**GOAL**. Can you write out the whole listing exactly?

▶

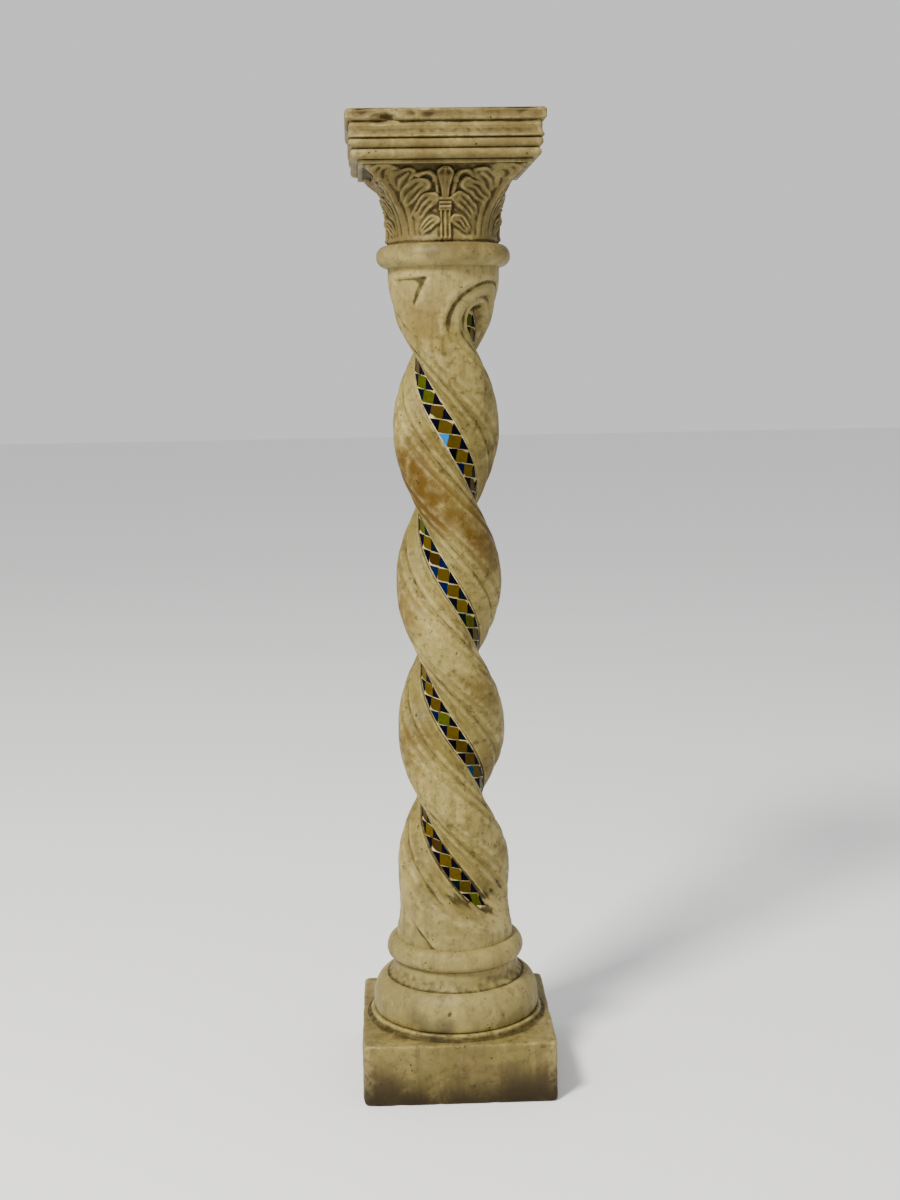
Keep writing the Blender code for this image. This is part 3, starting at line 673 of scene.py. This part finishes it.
def bell_radius(angles, share):
    """Radius of the bell at angles round the axis: round at the foot, square with drawn-out corners under
    the abacus, with soft folds beside the corners and a hollow behind the leaves' tips."""
    face_angle = (angles + math.pi / 4) % (math.pi / 2) - math.pi / 4
    from_corner = math.pi / 4 - np.abs(face_angle)
    flare = np.clip(share, 0, 1) ** BELL_FLARE_POWER
    half = BELL_FOOT_RADIUS + (BELL_HEAD_HALF_WIDTH - BELL_FOOT_RADIUS) * flare
    corner = CORNER_LEAF_REACH * fade(share, *CORNER_LEAF_RISE) * hump(from_corner, 0, CORNER_LEAF_ANGLE)
    ground = half * (1 + fade(share, 0.1, 1.0) * (1 / np.cos(face_angle) - 1)) + corner
    rib = CORNER_RIB * hump(from_corner, 0, math.radians(1.8))
    furrow = CORNER_FURROW * hump(from_corner, math.radians(4.5), math.radians(1.5))
    ground = ground + (rib - furrow) * fade(share, 0.3, 0.6)
    folds = 1 - fade(from_corner, math.radians(9), math.radians(17))
    folds = np.sin(from_corner / math.radians(1.1)) * folds
    ground = ground + CORNER_FOLDS * folds * span(share, 0.03, 0.15, 0.45, 0.75)
    sunk = BELL_SUNK * fade(share, 0.03, 0.12) + BELL_SUNK_BEHIND_TIPS * fade(share, 0.84, 0.93)
    ground = ground - sunk * fade(from_corner, math.radians(8), math.radians(14))
    return ground + leaf_relief(angles, face_angle, share)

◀

**EXERCISE RESPONSE**.
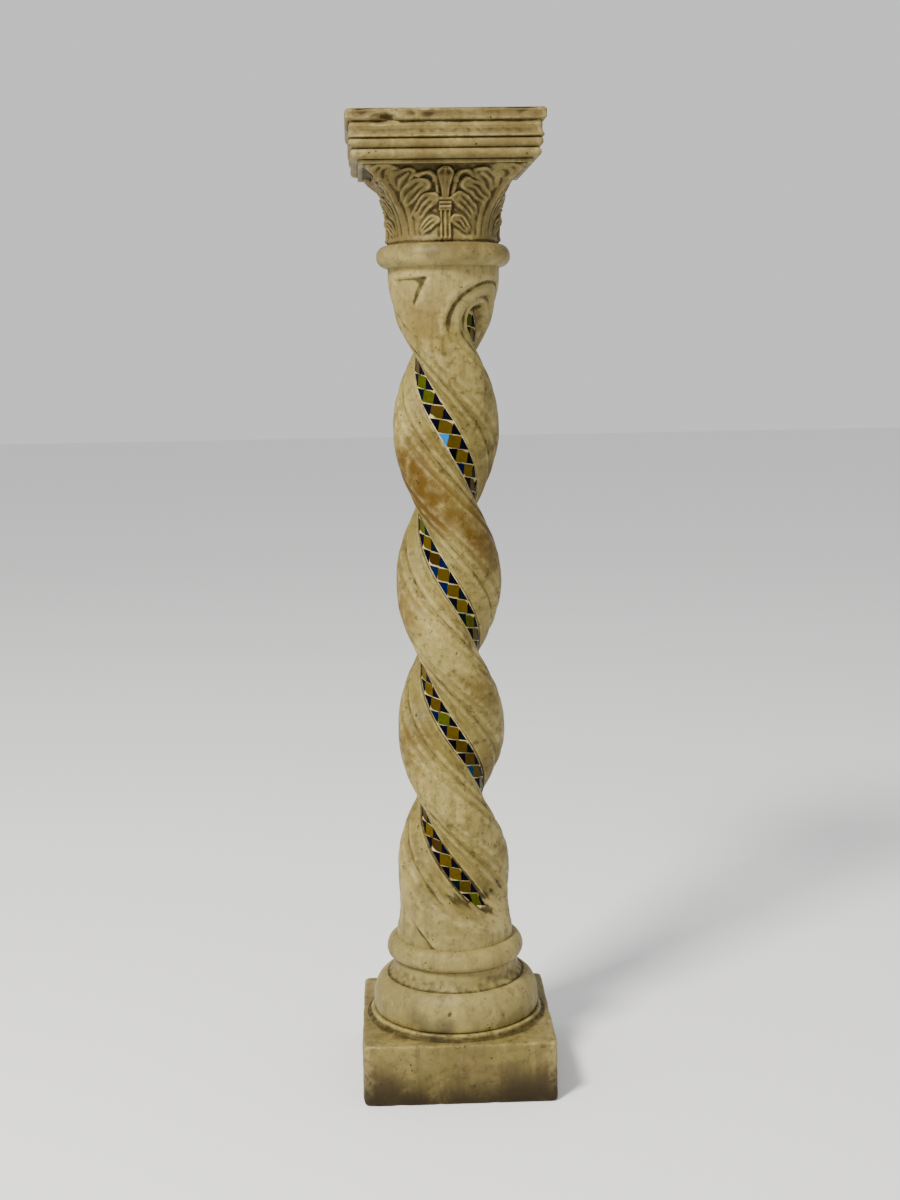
Keep writing the Blender code for this image. This is part 3, starting at line 673 of scene.py. This part finishes it.
def bell_radius(angles, share):
    """Radius of the bell at angles round the axis: round at the foot, square with drawn-out corners under
    the abacus, with soft folds beside the corners and a hollow behind the leaves' tips."""
    face_angle = (angles + math.pi / 4) % (math.pi / 2) - math.pi / 4
    from_corner = math.pi / 4 - np.abs(face_angle)
    flare = np.clip(share, 0, 1) ** BELL_FLARE_POWER
    half = BELL_FOOT_RADIUS + (BELL_HEAD_HALF_WIDTH - BELL_FOOT_RADIUS) * flare
    corner = CORNER_LEAF_REACH * fade(share, *CORNER_LEAF_RISE) * hump(from_corner, 0, CORNER_LEAF_ANGLE)
    ground = half * (1 + fade(share, 0.1, 1.0) * (1 / np.cos(face_angle) - 1)) + corner
    rib = CORNER_RIB * hump(from_corner, 0, math.radians(1.8))
    furrow = CORNER_FURROW * hump(from_corner, math.radians(4.5), math.radians(1.5))
    ground = ground + (rib - furrow) * fade(share, 0.3, 0.6)
    folds = 1 - fade(from_corner, math.radians(9), math.radians(17))
    folds = np.sin(from_corner / math.radians(1.1)) * folds
    ground = ground + CORNER_FOLDS * folds * span(share, 0.03, 0.15, 0.45, 0.75)
    sunk = BELL_SUNK * fade(share, 0.03, 0.12) + BELL_SUNK_BEHIND_TIPS * fade(share, 0.84, 0.93)
    ground = ground - sunk * fade(from_corner, math.radians(8), math.radians(14))
    return ground + leaf_relief(angles, face_angle, share)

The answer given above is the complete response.